The Port of Olympia hit a bumpy patch when a sharp drop in exports of logs and imports of fracking sands left a big hole in the agency’s 2015 operations budget.
This is just one of the challenges the port faces as it tries to develop its multiple economic arms — including a deep water port, a marina, an airport and a business park. One port-funded study in 2011 said that its total operations supported 7,249 jobs and $1.1 billion of business revenue in the community.
In the next year or two, the three-member commission could decide whether to invest a few million dollars in building a marina fuel dock on Budd Inlet. It also could develop a food hub with cold storage or food processing options for farmers near the port’s airport in Tumwater.
And it urgently needs to find ways to diversify its cargo handling on the Olympia waterfront if it wants to steer the tax-subsidized agency onto a better financial footing.
That’s a lot on anyone’s plate and a smart, thorough and skeptical discussion is needed for each of these challenges. An infusion of new blood and new smarts is needed to do that.
That is why we are strongly endorsing Joe Downing, a financial examiner for the state’s bank regulating agency, and narrowly endorsing E.J. Zita, a physics professor at The Evergreen State College, for two seats on the port commission.
Election Day is Nov. 3.
Both Downing and Zita are political newcomers. But East Coast native Downing volunteered with a port advisory committee for six years. Zita, who farms near the Tumwater airport, has been involved in discussions about future land uses around the airport and business-park holdings there.
Downing and Zita bring different skills and a different agenda to the part-time job. They both see environmental benefits to building a fuel dock for boaters at Swantown Marina, but Zita is more skeptical about whether it can pay for itself. They share an interest in developing a food hub. Diversity of viewpoint is important, and our hope is that if both are elected they’ll examine every angle of an issue.
Downing is challenging two-term incumbent George Barner, who served four terms as a Thurston County commissioner.

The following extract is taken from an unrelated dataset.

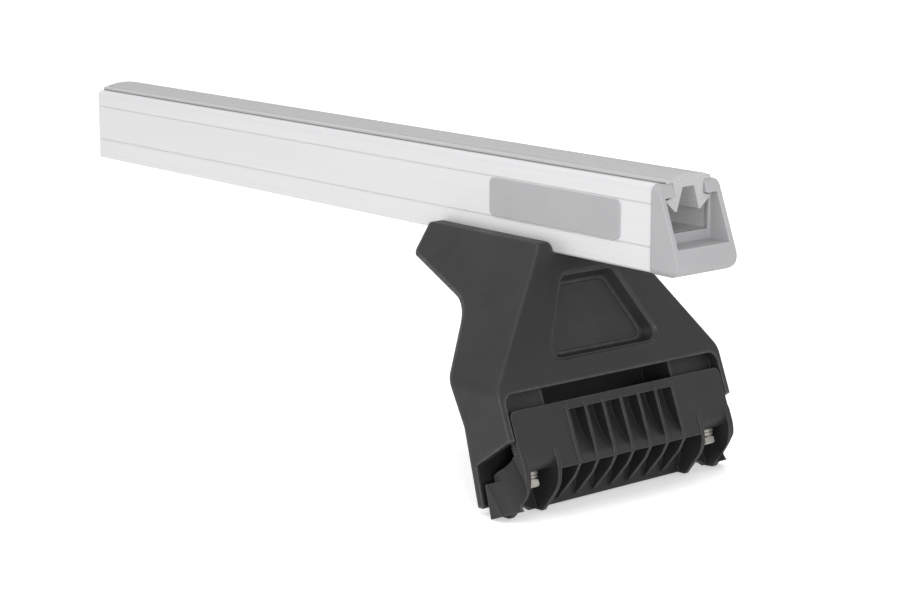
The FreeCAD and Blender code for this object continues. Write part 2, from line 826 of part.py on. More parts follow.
def jaw_arch(side):
    """Arch in the foot of the jaw that lets a socket on to the bolt."""
    centre = sloped(jaw_blade_foot - arch_rise + arch_radius, 0, side * clamp_bolt_spread)
    return Part.makeCylinder(arch_radius, beyond, centre, inward)


def jaw_ear():
    """Thick end of the blade on the positive side, from which the scoop leaves a flare."""
    flare = leg_half + jaw_blade_overlap - jaw_half
    reach = math.sqrt(scoop_radius ** 2 - (scoop_radius - scoop_depth - flare) ** 2)
    corners = [
        (jaw_blade_top, jaw_blade_depth(jaw_blade_top), 0.5),
        (jaw_blade_top, jaw_blade_depth(jaw_blade_top, jaw_blade_edge + reach)),
        (jaw_blade_foot, jaw_blade_depth(jaw_blade_foot, ear_base + reach)),
        (jaw_blade_foot, jaw_blade_depth(jaw_blade_foot), 0.5),
    ]
    ear = sloped_across(corners, jaw_half - end_wall / 2, leg_half + jaw_blade_overlap)
    axis_across = jaw_half - scoop_depth + scoop_radius
    top = sloped(jaw_blade_top, jaw_blade_depth(jaw_blade_top, jaw_blade_edge + reach), axis_across)
    foot = sloped(jaw_blade_foot, jaw_blade_depth(jaw_blade_foot, ear_base + reach), axis_across)
    run = (foot - top).normalize()
    scoop = Part.makeCylinder(scoop_radius, beyond, top - run * (jaw_blade_top - roof_top), run)
    return ear, scoop


def clamp_jaw():
    """The jaw moulding: plate, pockets, vanes, walls, roofs over the bolts and gutter blade."""
    ear, scoop = jaw_ear()
    walls = [
        ear,
        sloped_across(jaw_wall_outline(), jaw_half - end_wall, jaw_half),
        sloped_across(jaw_wall_outline(), wall_inner - inner_wall, wall_inner),
        jaw_roof(),
    ]
    parts = [jaw_plate_solid(), jaw_block_solid(), jaw_shell(), jaw_blade()]
    parts += mirrored(walls)
    parts += [jaw_vane(y) for y in vane_places()]
    body = fused(parts)
    places = vane_places()
    cuts = [jaw_pocket(low + vane / 2, high - vane / 2) for low, high in zip(places, places[1:])]
    cuts += mirrored([scoop])
    for side in (-1, 1):
        cuts.append(clamp_post(side, clamp_hole / 2, roof_top - wall, roof_seat + clear))
        cuts.append(jaw_arch(side))
    return body.cut(cuts).removeSplitter()


# Fasteners


def crown_cutter(flats, height, base, axis):
    """Cone that turns the corners off the free end of a hexagon, whose face is at base."""
    tip = flats / 2 * crown_share
    return Part.makeCone(tip, tip + height * math.sqrt(3), height, base, axis)


def hex_bolt(base, axis, thread, length, head, flats, flat_towards):
    """Hexagon bolt whose head's seat is at base and whose shank runs along axis."""
    top = base - axis * head
    hexagonal = hexagon(flats, head, top, axis, flat_towards).common(crown_cutter(flats, head, top, axis))
    point = thread * point_share
    shank = Part.makeCylinder(thread / 2, length - point, base, axis)
    tip = Part.makeCone(thread / 2, thread / 2 - point, point, base + axis * (length - point), axis)
    return fused([hexagonal, shank, tip])


def hex_nut(base, axis, thread, height, flats, flat_towards):
    """Hexagon nut from base along axis, with its free face turned off."""
    block = hexagon(flats, height, base, axis, flat_towards)
    block = block.common(crown_cutter(flats, height, base + axis * height, -axis))
    bore = Part.makeCylinder(thread / 2 + thread_gap, height + 2 * clear, base - axis * clear, axis)
    return block.cut(bore)


def flat_washer(base, axis, thread, width, height):
    """Plain washer from base along axis."""
    ring = Part.makeCylinder(width / 2, height, base, axis)
    bore = Part.makeCylinder(thread / 2 + washer_gap, height + 2 * clear, base - axis * clear, axis)
    return ring.cut(bore)


def spring_washer(base, axis, thread, width, height, gap_towards):
    """Split washer, pressed flat, with its slanting gap towards gap_towards."""
    ring = flat_washer(base, axis, thread, width, height)
    beside = axis.cross(gap_towards)
    slit = height * slit_share
    corners = [
        base - axis * clear - beside * (slit + clear),
        base - axis * clear - beside * clear,
        base + axis * (height + clear) + beside * (slit + clear),
        base + axis * (height + clear) + beside * clear,
    ]
    gap = Part.Face(Part.makePolygon(corners + [corners[0]])).extrude(gap_towards * width)
    return ring.cut(gap)


def clamp_fasteners(side):
    """Bolt, washers and nut on one side of the jaw, by the last words of their names."""
    def at(drop):
        return sloped(drop, clamp_bolt_depth, side * clamp_bolt_spread)
    head_seat = roof_seat + clamp_washer + clamp_spring + thread_gap
    return {
        "flat_washer": flat_washer(at(roof_seat), down, clamp_thread, clamp_washer_width, clamp_washer),
        "spring_washer": spring_washer(
            at(roof_seat + clamp_washer), down, clamp_thread, clamp_spring_width, clamp_spring, -inward),
        "bolt": hex_bolt(
            at(head_seat), -down, clamp_thread, clamp_bolt_length, clamp_head, clamp_flats, inward),
        "nut": hex_nut(at(nut_seat), -down, clamp_thread, clamp_nut, clamp_flats, inward),
    }


def channel_fasteners(place):
    """Bolt, washers and nut that hold the bar to the deck, by the last words of their names."""
    x = channel_x(place)
    upward = Vector(0, 0, 1)
    sideways = Vector(0, 1, 0)
    head_seat = bar_floor + bolt_lip + channel_head_gap
    deck_foot = leg_height - deck
    spring_top = deck_foot - channel_washer
    nut_top = spring_top - channel_spring
    return {
        "bolt": hex_bolt(Vector(x, 0, head_seat), -upward, channel_thread, channel_bolt_length,
                         channel_head, channel_flats, sideways),
        "flat_washer": flat_washer(
            Vector(x, 0, deck_foot), -upward, channel_thread, channel_washer_width, channel_washer),
        "spring_washer": spring_washer(
            Vector(x, 0, spring_top), -upward, channel_thread, channel_spring_width, channel_spring,
            Vector(1, 0, 0)),
        "nut": hex_nut(Vector(x, 0, nut_top), -upward, channel_thread, channel_nut, channel_flats, sideways),
    }


def build_parts():
    """Every piece by its node's name."""
    parts = {
        "crossbar": crossbar(),
        "top_strip": top_strip(),
        "end_cap": end_cap(),
        "bar_label": bar_label(),
        "leg_body": leg_body(),
        "leg_badge": leg_badge(),
        "clamp_jaw": clamp_jaw(),
    }
    for name, side in (("left", -1), ("right", 1)):
        for kind, shape in clamp_fasteners(side).items():
            parts[name + "_clamp_" + kind] = shape
    for place in channel_bolt_setbacks:
        for kind, shape in channel_fasteners(place).items():
            parts[place + "_channel_" + kind] = shape
    return parts


os.makedirs("parts", exist_ok=True)
for node, shape in build_parts().items():
    solid = shape.Solids[0] if len(shape.Solids) == 1 else shape
    solid.exportStep("parts/" + node + ".step")
    box = solid.BoundBox
    print(node, len(shape.Solids), shape.isValid(), round(shape.Volume, 1),
          [round(value, 1) for value in (box.XMin, box.XMax, box.YMin, box.YMax, box.ZMin, box.ZMax)])
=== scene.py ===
"""A length of roof rack crossbar on its gutter-mount leg, dressed for a studio picture.

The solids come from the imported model. This file gives each one its finish, makes the
threaded bolts and the rounded clamp washers, and sets up the floor, the lamps and the
camera.
"""

import json
import math

import bmesh
import bpy
from bpy.props import FloatProperty, FloatVectorProperty, IntProperty, PointerProperty
from mathutils import Matrix, Vector


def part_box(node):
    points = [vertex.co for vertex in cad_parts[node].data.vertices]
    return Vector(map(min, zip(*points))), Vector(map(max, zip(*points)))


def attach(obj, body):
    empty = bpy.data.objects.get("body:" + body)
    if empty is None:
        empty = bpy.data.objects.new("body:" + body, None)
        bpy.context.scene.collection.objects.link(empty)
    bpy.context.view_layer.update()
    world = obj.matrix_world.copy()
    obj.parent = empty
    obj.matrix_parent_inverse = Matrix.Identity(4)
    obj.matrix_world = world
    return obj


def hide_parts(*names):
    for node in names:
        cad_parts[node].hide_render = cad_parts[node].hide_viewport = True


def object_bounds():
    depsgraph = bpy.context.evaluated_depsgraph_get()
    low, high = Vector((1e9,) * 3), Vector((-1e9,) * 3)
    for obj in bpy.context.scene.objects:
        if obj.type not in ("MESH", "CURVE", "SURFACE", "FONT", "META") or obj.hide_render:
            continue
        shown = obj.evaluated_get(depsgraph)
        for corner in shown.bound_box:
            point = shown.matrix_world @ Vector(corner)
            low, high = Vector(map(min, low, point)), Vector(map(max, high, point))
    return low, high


bl_info = {
    "name": "Gutter-mount roof rack",
    "version": (1, 0, 0),
    "blender": (4, 5, 0),
    "location": "3D View > Sidebar > Roof rack",
    "description": "Finishes, fasteners and studio for a roof rack leg and its crossbar",
    "category": "Object",
}

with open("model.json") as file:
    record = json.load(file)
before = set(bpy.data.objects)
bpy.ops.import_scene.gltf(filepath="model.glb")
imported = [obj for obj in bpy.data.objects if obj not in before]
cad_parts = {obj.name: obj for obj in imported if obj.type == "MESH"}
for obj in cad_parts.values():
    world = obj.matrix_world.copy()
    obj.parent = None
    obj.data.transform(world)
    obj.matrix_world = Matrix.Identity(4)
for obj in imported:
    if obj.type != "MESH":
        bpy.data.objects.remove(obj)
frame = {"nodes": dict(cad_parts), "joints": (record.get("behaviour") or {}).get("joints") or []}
CAD_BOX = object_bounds()

SIDES = ("left", "right")
PLACES = ("outer", "inner")
FASTENER_KINDS = ("flat_washer", "spring_washer", "bolt", "nut")

# Directions of the frame
OUTBOARD = Vector((1, 0, 0))
ALONG_GUTTER = Vector((0, 1, 0))
DOWN = Vector((0, 0, -1))

# Finishes
EXTRUDED_EDGE = 0.6  # softness of an extrusion's edges beside that of a moulding's
PLATED_EDGE = 0.00025  # radius that softens the fasteners' edges
NOISE_SPAN = (0.3, 0.7)  # holds most of a noise's values
# Painted shade in the strip's grooves, from how open each point is to the air above it
GROOVE_REACH = 0.0012  # distance within which the strip's grooves darken
GROOVE_SHADE = 0.45  # brightness of the rubber down in a groove
DEEP_GROOVE = 0.35  # share of rays that get out of a deep groove
UNDER_FLAT_FACE = 0.93  # share of rays that run free into the solid
UNDER_SHARP_EDGE = 0.6
BEVEL_SAMPLES = 6
RIM_SAMPLES = 10
GROOVE_SAMPLES = 8

# Sockets of a Mix node that mixes colours
MIX_FACTOR, MIX_FIRST, MIX_SECOND = 0, 6, 7
MIX_RESULT = 2

# Cut threads
THREAD_SHAPE = (0.0, 0.0, 0.35, 0.85, 1.0, 0.85, 0.35, 0.0)  # depth along one turn's rise
THREAD_DEPTH = 0.6134  # of the pitch
TIP_CHAMFER = 0.12  # of the thread's diameter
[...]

While we admire Barner’s service, it was startling to learn last week — from Downing’s accusation during a debate, which Barner did not dispute — that Barner has 12,000 unread email messages in his port account and sent just over two-dozen emails as a commissioner. He admitted he hasn’t known how to use his email.
That ought to crystalize for voters that Barner’s days as commissioner should be over.
The other port race is a closer call. Zita and Jerry Farmer, co-owner of a radio station with deep ties to civic groups, are running for the two-year unexpired term of Sue Gunn. An environmentalist, Gunn resigned in the spring for health reasons and was replaced by Michelle Morris, who is not running.
Farmer is a strong candidate with good people skills and knowledge of port operations. He agrees with Zita on developing a food hub but is less committed than she is to environmental sustainability.
Long term, Downing, Farmer and Barner believe the port has some kind of future as a seaport on Olympia’s north peninsula, and we agree. Farmer is committed to diversifying by finding “boutique” cargo niches that reduce the port’s reliance on just a couple of primary cargos.
Zita disagrees on the port’s focus on shipping; she wants to do more with solar power on the port peninsula, which would require a lot more study. She points to millions of dollars of property and equipment owned by the port and questions why it loses money.
Farmer and Barner think the port could do more to draw cruise ships to our area.
Still, Downing is our clear choice in the District 1 race.
In District 3, we prefer Zita simply because the port needs an outsider to serve as a watchdog and skeptic. We think Zita, a scientist, can play that role better than would Farmer who, like Downing, appears to line up more closely with the third commissioner, Bill McGregor.
Editor’s note: This has been updated to clarify the number of terms Barner served as Thurston County commissioner.